It's an interesting show, but I might have liked t better if it didn't use the Sherlock Holmes name and just stood on its own feet.
Holmes was a period detective, putting him into the 21st century is impure by definition.
I really like this version of Sherlock. It's an interesting rift on the character, however I think it would work better if this Sherlock was a descendant of the original Sherlock. Mental disorders and addiction usually run in family histories.
It was contemporary when it was written. So setting it contemporary now seems truer to the spirit of Doyle than wallowing in a Victorian nostalgia-fest.
What the matter, kiddies? Am I speaking above your reading level?!
I really like this version of Sherlock. It's an interesting rift on the character, however I think it would work better if this Sherlock was a descendant of the original Sherlock. Mental disorders and addiction usually run in family histories.
Interesting thought, but I think it might take something away from the character if he were presented as being in the shadow of a famous namesake ancestor, rather than being a one-of-a-kind individual who has to prove himself on his own terms. Also, there'd be the coincidence of this Sherlock Holmes II happening to end up with a Dr. Watson.
It was contemporary when it was written. So setting it contemporary now seems truer to the spirit of Doyle than wallowing in a Victorian nostalgia-fest.

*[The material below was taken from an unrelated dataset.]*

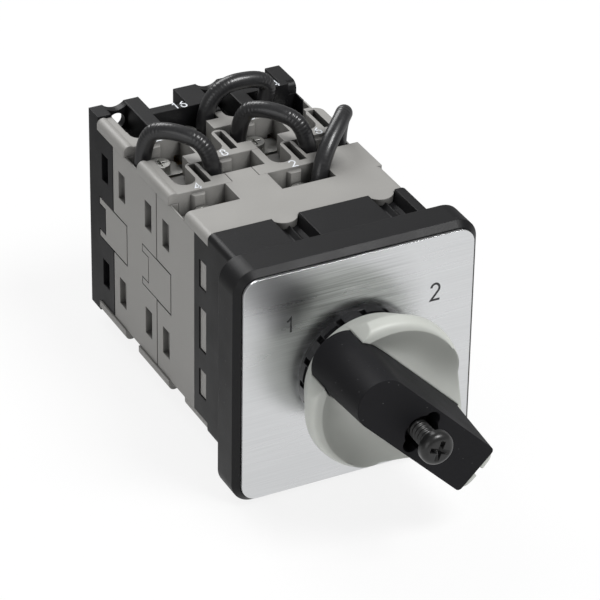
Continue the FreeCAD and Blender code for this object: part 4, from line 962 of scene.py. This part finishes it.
    def disc(self) -> Piece:
        """Make the disc as a closed loop of stations, swept round the axis.

        In each direction the loop runs from the bore along the rear face, up the cone and the
        rounded rim, in over the lip, down the short wall, along the scoop and down into the seat.
        The rim's top follows the face, so it is found in a few rounds.

        Returns:
            The disc's object.
        """
        turn = self.directions()
        seat_r = self.bar_reach(turn, self.bar_width(np.full_like(turn, self.front + self.depth)))
        closed = seat_r < self.edge(turn, np.full_like(turn, self.front))
        top = np.full_like(turn, self.front)
        for _ in range(self.top_rounds):
            top = np.where(closed, self.face(turn, self.edge(turn, top)), self.seat)
        last = self.edge(turn, top)
        seat_r = np.minimum(np.where(closed, seat_r, last), last)
        foot = np.where(closed, self.bar_reach(turn, np.full_like(turn, self.bar_half[0])), last)
        bore = np.full_like(turn, self.bore_r)
        seat = np.full_like(turn, self.seat)
        shares = np.concatenate([np.linspace(*self.cone_shares), np.linspace(*self.rim_shares)])
        depths = [self.rear + share * (top - self.rear) for share in shares]
        stations = [(bore, np.full_like(turn, self.rear))]
        stations += [(self.edge(turn, y), y) for y in depths]
        stations += self.face_stations(turn, closed, last, seat_r)
        stations += [(np.minimum(foot, last), seat), (bore, seat)]
        r, y = (np.stack(column, axis=1) for column in zip(*stations))
        grid = np.stack([r * np.sin(turn)[:, None], y, r * np.cos(turn)[:, None]], axis=-1)
        return self.place("knob_disc", grid)

    def rib(self) -> Piece:
        """Make the tail rib: a bowed bar section with a notch, drawn out to the front.

        The section lies between the bar's end and a back that falls to its corners by a power of
        the share of the width. Its last rings shrink to round the front edge, and at both ends it
        closes on the line midway between its two walls.

        Returns:
            The rib's object.
        """
        share = np.linspace(-1.0, 1.0, self.rib_steps)
        x = self.rib_half * share
        fall = (self.tail - self.bar_tail - self.rib_corner) * np.abs(share) ** self.rib_power
        bow = self.tail - self.rib_margin - fall - self.rib_sag * share ** 2
        depths, inset, dent = np.array(self.rib_rings).T
        width, notch_depth = self.notch
        notch = notch_depth * np.clip((width / 2 - np.abs(x)) / self.notch_wall + 1.0, 0.0, 1.0)
        outer = bow[None, :] - inset[:, None] - dent[:, None] * notch[None, :]
        outer = np.maximum(outer, self.bar_tail + self.rib_walls[1])
        inner = np.full_like(outer, self.bar_tail + self.rib_walls[0])
        middle = (outer + inner) / 2
        outer, inner = (np.concatenate([middle[:1], wall, middle[-1:]]) for wall in (outer, inner))
        depths, inset = (np.concatenate([row[:1], row, row[-1:]]) for row in (depths, inset))
        xs = np.repeat(x[None, :], len(depths), axis=0) * (1 - inset[:, None] / self.rib_half)
        ring_x = np.concatenate([xs, xs[:, ::-1]], axis=1)
        ring_z = -np.concatenate([outer, inner[:, ::-1]], axis=1)
        ring_y = np.repeat(depths[:, None], ring_x.shape[1], axis=1)
        return self.place("knob_tail_rib", np.stack([ring_x, ring_y, ring_z], axis=-1))

    def place(self, name: str, grid: np.ndarray) -> Piece:
        """Turn a grid to the rest direction and make it a piece of the rotor.

        Args:
            name: the piece's name.
            grid: the piece's points in the knob's own axes.

        Returns:
            The piece's object.
        """
        turn = math.radians(self.rest_deg)
        x = grid[..., 0] * math.cos(turn) + grid[..., 2] * math.sin(turn)
        z = -grid[..., 0] * math.sin(turn) + grid[..., 2] * math.cos(turn)
        piece = surface_mesh(name, [np.stack([x, grid[..., 1], z], axis=-1) * MM], True)
        close_mesh(piece, self.weld_m, self.sharp_deg)
        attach(piece, Body.ROTOR.value)
        return piece

    def build(self) -> list[Piece]:
        """Make the disc, which stands for the knob body, and its tail rib.

        Returns:
            The disc and the rib.
        """
        disc = self.disc()
        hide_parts("knob_body")
        return [disc, self.rib()]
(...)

Absolutely right. At the time Doyle created him, Holmes was a cutting-edge figure, beyond the contemporary state of the art for criminal investigation and forensic science. He was a pioneer in his field, and not only in fiction. He represented the future, not the past. Indeed, one could argue that the Holmes stories were borderline science fiction for their period, since they were about a character using cutting-edge, still-unproven scientific techniques to solve problems; it's just that in this case the sciences were criminology and forensics. (Perhaps this is why there have been so many science fiction pastiches of Holmes over the decades.)
Also, as I think I already mentioned, most of the Basil Rathbone films updated Holmes to the then-present day and even had him fighting Nazis in films produced during WWII.
They could always make it not a coincidence. Introduce both characters as descendants of the originals, thrown together for a reason, maybe an overall mystery left over by their namesakes.
And the capstone....
Another twist. This time Watson's a Woman.
Sigh.
I will never understand why anyone would think that's a bad thing, or even a big deal. If it were a period piece, sure, that would be a problem. Female doctors in the late 1800s would've been quite rare, and the original Holmes was a devout misogynist, so it just wouldn't have worked. But in this day and age, why the heck not? How is that even an issue anymore?
Although I do find it commendable that nobody's complaining about Watson being Chinese-American.
And yes, Miller's tattoos are real. It's hardly the first time that an actor's real-life tattoos or other attributes have been written into their character.